Something happened to me that day – something deeper than the wound left on my head. After that day I hated black men – all black men. They all reminded me of him; his power, his fierceness, his anger, his hate and most of all his ability to hurt me. Every time I would see a man of color walk down the street I found myself holding my breath for a moment – waiting. I wondered if I would need to find a way to defend myself or run. I projected my deep fear and anger of one man onto an entire race. Did that make me a racist? Hard question.
I spent way too many years of my life that way – judging black men based on the actions of one. I can tell you one thing for sure, it poisons the soul. It wasn’t until I was in my early twenties I took a deep look inside and found the root of my projections unto black men; and finding it was just the beginning of a long healing process. Recently (and I mean months ago recently) I came to a place of peace and what I consider deep healing to that horrible wound. The irony – healing came through my interactions with a black man – several, actually.
My journey into personal healing led me to an organization called The ManKind Project and a weekend-long training they offer called The New Warrior Training adventure. This is not an advertisement for the organization and I’d be remiss if I didn’t acknowledge their presence and extremely positive effect on my life. Through the organization and years of my own work, I was offered the opportunity to staff a weekend training. My most recent experience brought an opportunity of a lifetime; a good number of men both coming through the weekend and staffing alongside me were men of color – black men.
I remember first hearing the news and feeling my heart start to pound out of my chest. The old fear and anger was reignited and my walls starting coming up everywhere. ‘No more!’ I said. I will not continue to live this way. I had a thought to invite the men into a group, then sit in the middle of that group and tell them all my story – asking them to listen, hear me and help me heal this piece once and for all. I reached out to a friend of mine and talked through what I was feeling and what I wanted to do. What he told me caught me off guard, he said ‘Black men are not responsible for healing your wound. You are.’

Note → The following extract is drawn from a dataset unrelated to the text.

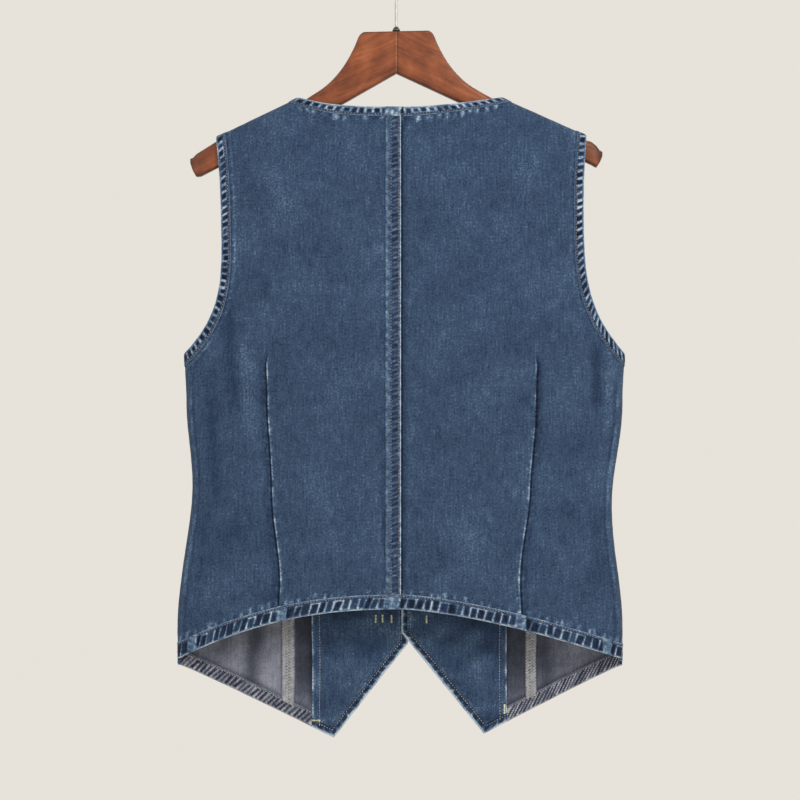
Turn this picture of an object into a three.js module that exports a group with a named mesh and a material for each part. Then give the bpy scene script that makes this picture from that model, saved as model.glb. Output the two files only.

Think about that for a second.
I expected ‘they’ would heal me. I expected ‘they’ would offer me the road to freedom. Nah! Sorry. Wrong answer. Thanks for playin. The healing needed to come through me. These men simply provided me another opportunity to see that.
As I walked into the training, I saw these men – I mean really saw them for who they were – alongside my wounds of the past. I listened to their stories, their struggles, their wounds. I witnessed their celebration, their joys and their beauty. These men were me. Sure we have differences and sure we do things our own way; our hearts, our pains, our joys – all the same. As a matter of fact, I took a walk with a man, a black man, who represented for me, the projections I once had for all black men. I told him my story and he listened and empathized with me. He then told me a story of his own – not unlike mine. Our brief sharing of truth lead us both to a moment of healing. Let that settle in for a bit.
I learned if I take the time to get to know men, to talk to them and really listen to what they’re saying to me, I can come to a deeper understanding of how similar we really are.
Why am I telling you this? Well, it’s my story and the one I know best and to be completely open about it, I find writing cathartic. More importantly though, I figure if I could hate an entire race of people because of the actions of one person of that race, then someone else can too; and if I could come to an understanding that it’s not ‘them’ but me, then someone else can to; finally if I could come to a place of healing and live alongside all men of color, someone else can too. This is my experience to share and yours to digest. If any of what I write finds a place in your heart, I’d be honored and grateful for the opportunity to serve as a catalyst into your healing.
It’s not easy. It takes courage, trust and a willingness to grow. Believe me though, you can do it.
As my father once said, ‘love everybody’.